**GIVEN DATA:**
'''

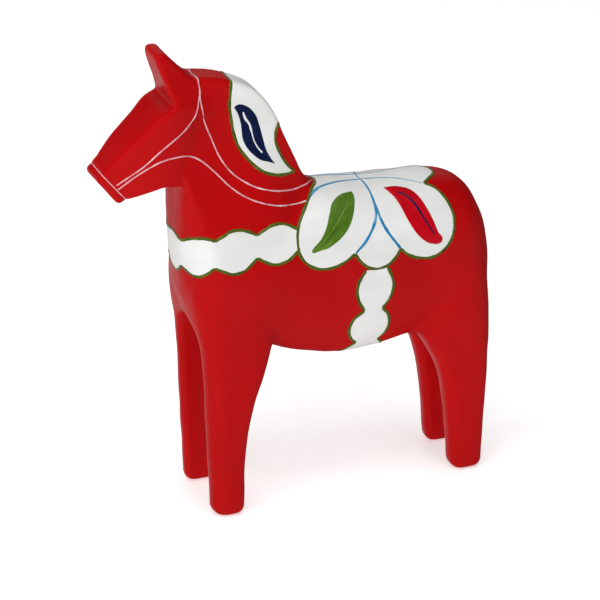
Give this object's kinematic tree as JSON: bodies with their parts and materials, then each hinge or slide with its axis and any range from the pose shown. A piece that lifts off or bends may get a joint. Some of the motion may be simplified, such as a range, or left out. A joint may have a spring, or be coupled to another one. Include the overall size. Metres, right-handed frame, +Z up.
{
  "type": "painted wooden horse figure",
  "caption": "Carved and painted wooden horse figure, standing square on four tapered legs, with a painted harness and saddle.",
  "frame": {"origin": "bottom centre of the bounding box, on the standing surface, midway between nose and rump", "axes": "+Z up, nose towards -X, tail towards +X, the horse's left side towards -Y"},
  "size_m": [0.3358, 0.0938, 0.3985],
  "materials": {
    "red_lacquer": "pine, sanded smooth, primed and painted deep red, satin gloss varnish",
    "beech": "plain unfinished beech dowel",
    "white_paint": "brushed white oil paint, slightly raised, satin gloss varnish",
    "navy_paint": "dark navy brush stroke, satin gloss",
    "green_paint": "leaf green brush stroke with darker streaks, satin gloss",
    "crimson_paint": "crimson brush stroke, satin gloss",
    "olive_outline": "dark olive green outline stroke, satin gloss",
    "blue_line": "thin bright blue brush line, satin gloss",
    "rein_line": "thin white line, thin enough for the red to show through"
  },
  "bodies": {
    "root": {"centre_board": "red_lacquer", "left_side_board": "red_lacquer", "right_side_board": "red_lacquer", "dowel_shoulder": "beech", "dowel_withers": "beech", "dowel_loin": "beech", "dowel_haunch": "beech", "saddle": "white_paint", "girth_band": "white_paint", "chest_band": "white_paint", "mane_patch": "white_paint", "mane_leaf_left": "navy_paint", "mane_leaf_right": "navy_paint", "front_leaf_left": "green_paint", "front_leaf_right": "green_paint", "rear_leaf_left": "crimson_paint", "rear_leaf_right": "crimson_paint"}
  },
  "joints": []
}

'''

**THE EXERCISE:** The whole listing above needs to be written out again exactly.

**WRITTEN RESPONSE:**
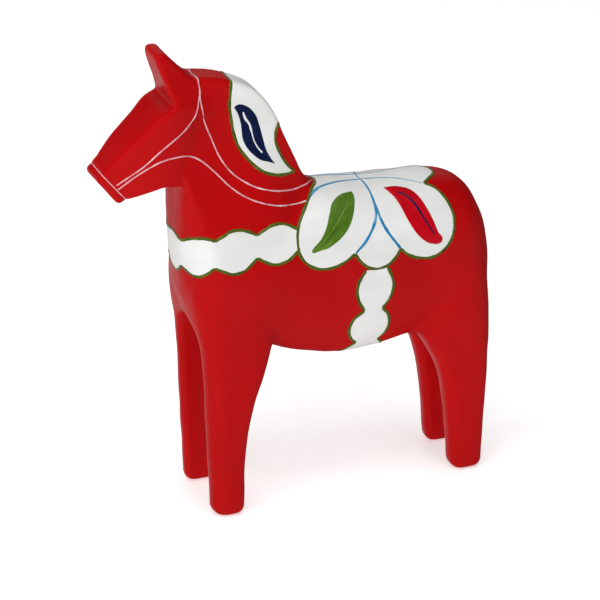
Give this object's kinematic tree as JSON: bodies with their parts and materials, then each hinge or slide with its axis and any range from the pose shown. A piece that lifts off or bends may get a joint. Some of the motion may be simplified, such as a range, or left out. A joint may have a spring, or be coupled to another one. Include the overall size. Metres, right-handed frame, +Z up.
{
  "type": "painted wooden horse figure",
  "caption": "Carved and painted wooden horse figure, standing square on four tapered legs, with a painted harness and saddle.",
  "frame": {"origin": "bottom centre of the bounding box, on the standing surface, midway between nose and rump", "axes": "+Z up, nose towards -X, tail towards +X, the horse's left side towards -Y"},
  "size_m": [0.3358, 0.0938, 0.3985],
  "materials": {
    "red_lacquer": "pine, sanded smooth, primed and painted deep red, satin gloss varnish",
    "beech": "plain unfinished beech dowel",
    "white_paint": "brushed white oil paint, slightly raised, satin gloss varnish",
    "navy_paint": "dark navy brush stroke, satin gloss",
    "green_paint": "leaf green brush stroke with darker streaks, satin gloss",
    "crimson_paint": "crimson brush stroke, satin gloss",
    "olive_outline": "dark olive green outline stroke, satin gloss",
    "blue_line": "thin bright blue brush line, satin gloss",
    "rein_line": "thin white line, thin enough for the red to show through"
  },
  "bodies": {
    "root": {"centre_board": "red_lacquer", "left_side_board": "red_lacquer", "right_side_board": "red_lacquer", "dowel_shoulder": "beech", "dowel_withers": "beech", "dowel_loin": "beech", "dowel_haunch": "beech", "saddle": "white_paint", "girth_band": "white_paint", "chest_band": "white_paint", "mane_patch": "white_paint", "mane_leaf_left": "navy_paint", "mane_leaf_right": "navy_paint", "front_leaf_left": "green_paint", "front_leaf_right": "green_paint", "rear_leaf_left": "crimson_paint", "rear_leaf_right": "crimson_paint"}
  },
  "joints": []
}